Well your going to need a bag of left over chicken parts, it takes me a while to collect this many so I store mine in the freezer.  I am not always good about labeling stuff but this is a good place to start.
save skin, bone, giblets, any part you won't/didn't eat, either before or after your have cooked it, it's all fine.

You will also need celery  onions and carrots ( I was out of carrots so i left them out, its not a big deal). You can use ends and not so pretty pieces of your veggies if you have them, but i wouldn't bother freezing them to save with the chicken, i think they would  lose too much flavor.
Then just fill you largest pot with chickeny goodness and add water just to cover the bones. It looks like i have too much in this pot but they settled as they defrosted, it is important for the bones to be under the water.

bring to a bare simmer
If it doesn't simmer at all, you won't get any of the flavor out, and of it boils to hard your broth will be murky.
You may have to stick a colander  or  something to keep the bones under like I did here with a piece of tin foil to make it fit. and just let it go for 5 or 6 hours adding more hot water if to much evaporates 
"How will I know it's done?" good question. Take out a bone, looks like a thigh bone and if it snaps easily and feels soft in your hand, it's done!
You might want to turn in off and let it cool a bit before  straining, so you don't burn yourself, but don't let it cool all the way.
This is what you get  when it was strained a second time, this time with cheese cloth . This is optional... some options are better then others.
Your going to want to salt your broth, putting none in will make it a little hard to adjust  your seasoning when it comes to using the broth later.
Now let it cool enough to put in the refrigerator, which will be so much easier if you didn't make two bathtubs worth of the stuff, but whatever.
Once it is chilled it will be all pretty like this!!! that is fat!!!!
All the fat is at the top and pretty solid, ( tip: cooling your broth in a narrower vessel will make the fat layer thicker and easier to remove).  Just scrape it off with a spoon.
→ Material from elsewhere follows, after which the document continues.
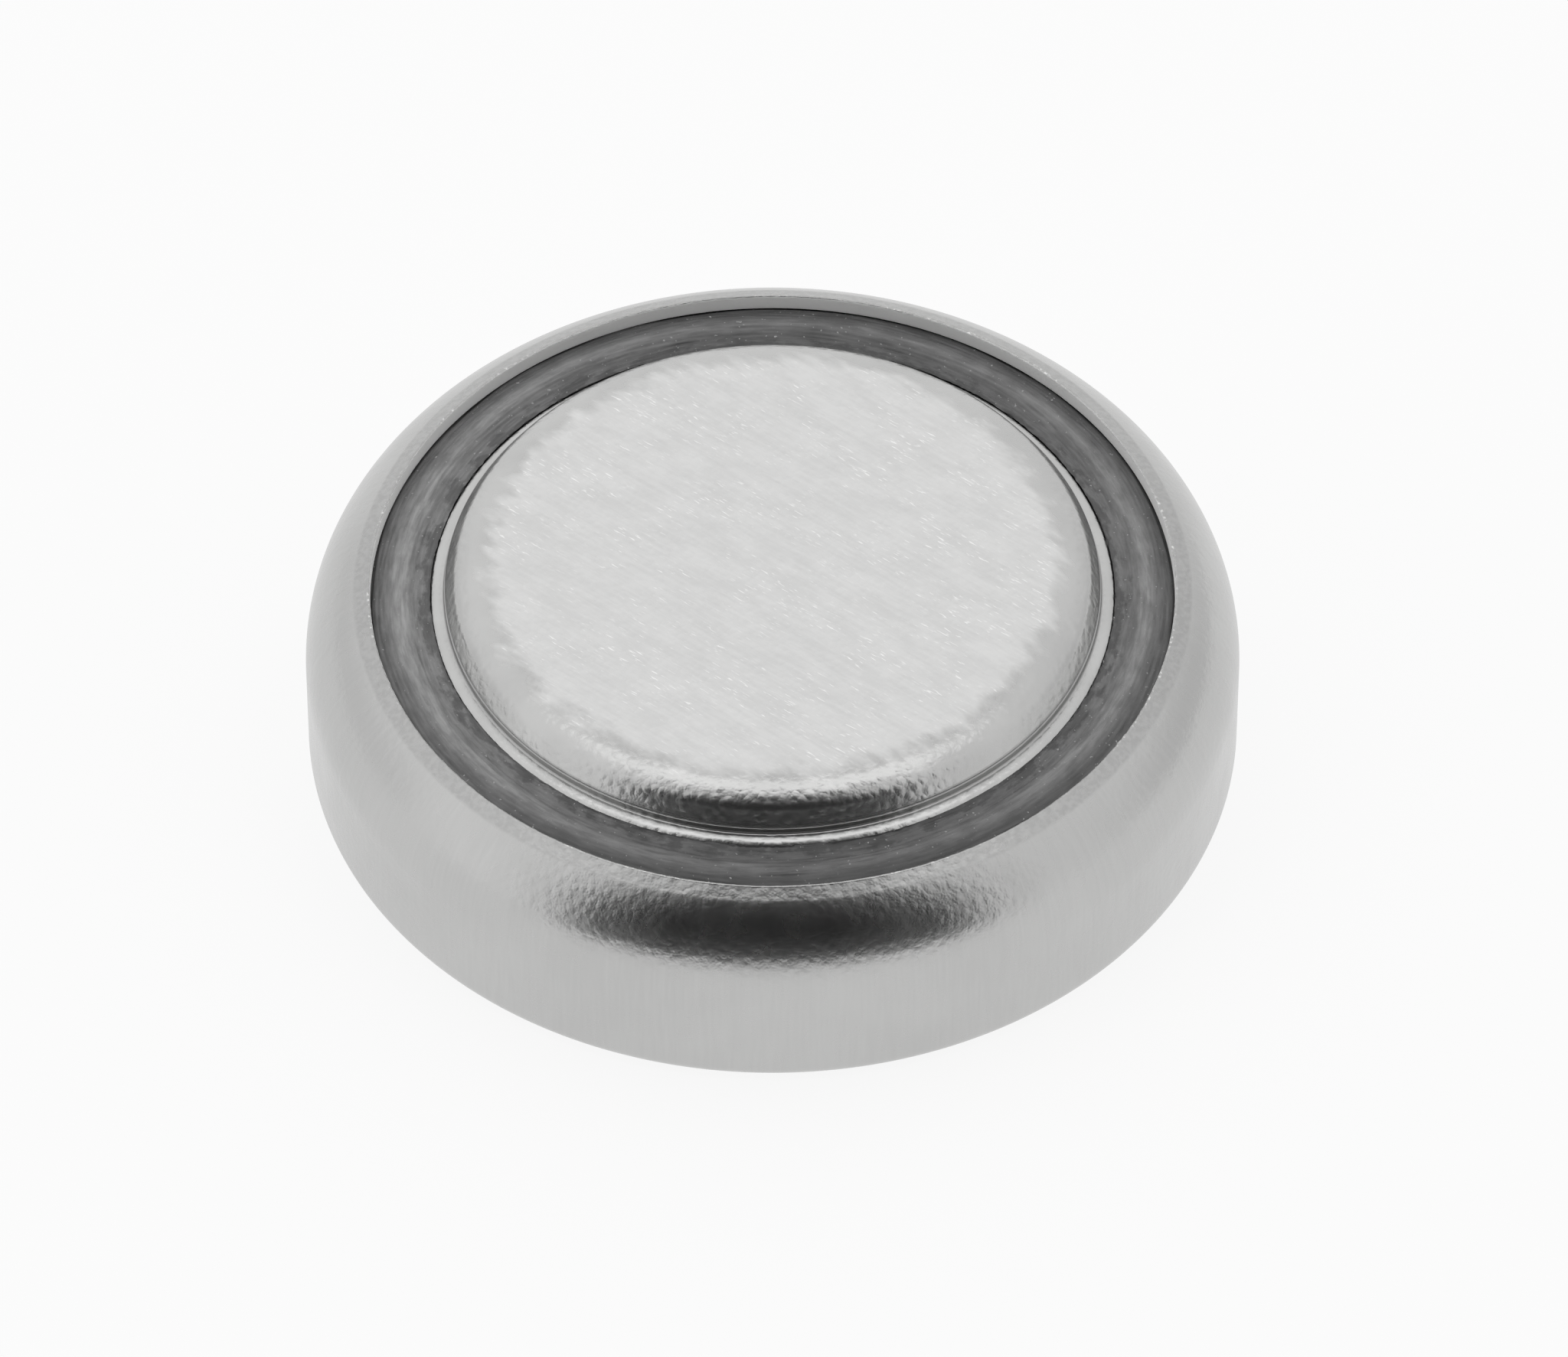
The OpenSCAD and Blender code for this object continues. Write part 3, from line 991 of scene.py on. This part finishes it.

You can either save this ... or throw it out. ( if you do save  it I would put in back in the freezer). I throw it a way. but not down the sink it is very bad for the pipes.
There is your finished stock, with a world of soup sauces and whatever else awaiting it. 
If its done right your stock should have this very jelly consistency when cool. hear it is supporting the wait of a spoon, MAGIC. This means it was cooked enough an didn't have to much water added. if yours is looser then this you can reboil and reduce it.

Storage Options!!!
There are many many ways to store this. It also depends on how much broth you made. 
I fill ice cube trays with my stock

Then place wax paper  ( or parchment ) between the trays.
Then once frozen place them  in labeled bags in the freezer. 

HomeMade Chicken Stock

  • 1 pot of full chicken bones and skin
  • 1 gallon water
  • 4 carrots
  • 1 onion
  • 1/2 head of celery
  • pintch salt
Cooking Directions
  1. Take your largest pot, or the pot that will comfortably fit all your chicken parts.
  2. Fill with your parts.
  3. On top of that add you carrots and celery broken in half, and onion cut in half, (you don't have to remove the paper from your onion just make sure there is no dirt on anything.) placing the vegetables on top helps to keep the bones underwater which is important.
  4. Fill the pot up with water till your bones are just covered.
  5. Bring water to just a simmer.
  6. If your bones start to float out push them down with a strainer or a spoon.
  7. Let simmer for 3 to 5 hours or until a thigh bone can be easily be broken in your hand and feels soft a pliable.
  8. Once your broth reachs this stage, you will want to carefully strain out all the bits and discard them.
  9. At this point you can strain your stock again with cheese cloth to remove any debris but this is totally optional.
  10. This is the point at which you want to salt your stock.
  11. Now you will want to let your broth cool and put in the frig once it's cooled down.
  12. Once it's chilled the fat will have settled ta top an can be scraped away. And either reserved or discarded.
*Your broth should have a gelatin like consistency when cooled if not you can re boil it.
*I made a very large batch, but this can be done in any amount, and I would think you could do this with a small amount in a crock pot. 
*Because of how long they will be cooked both raw and cooked bones and skin can be cooked together.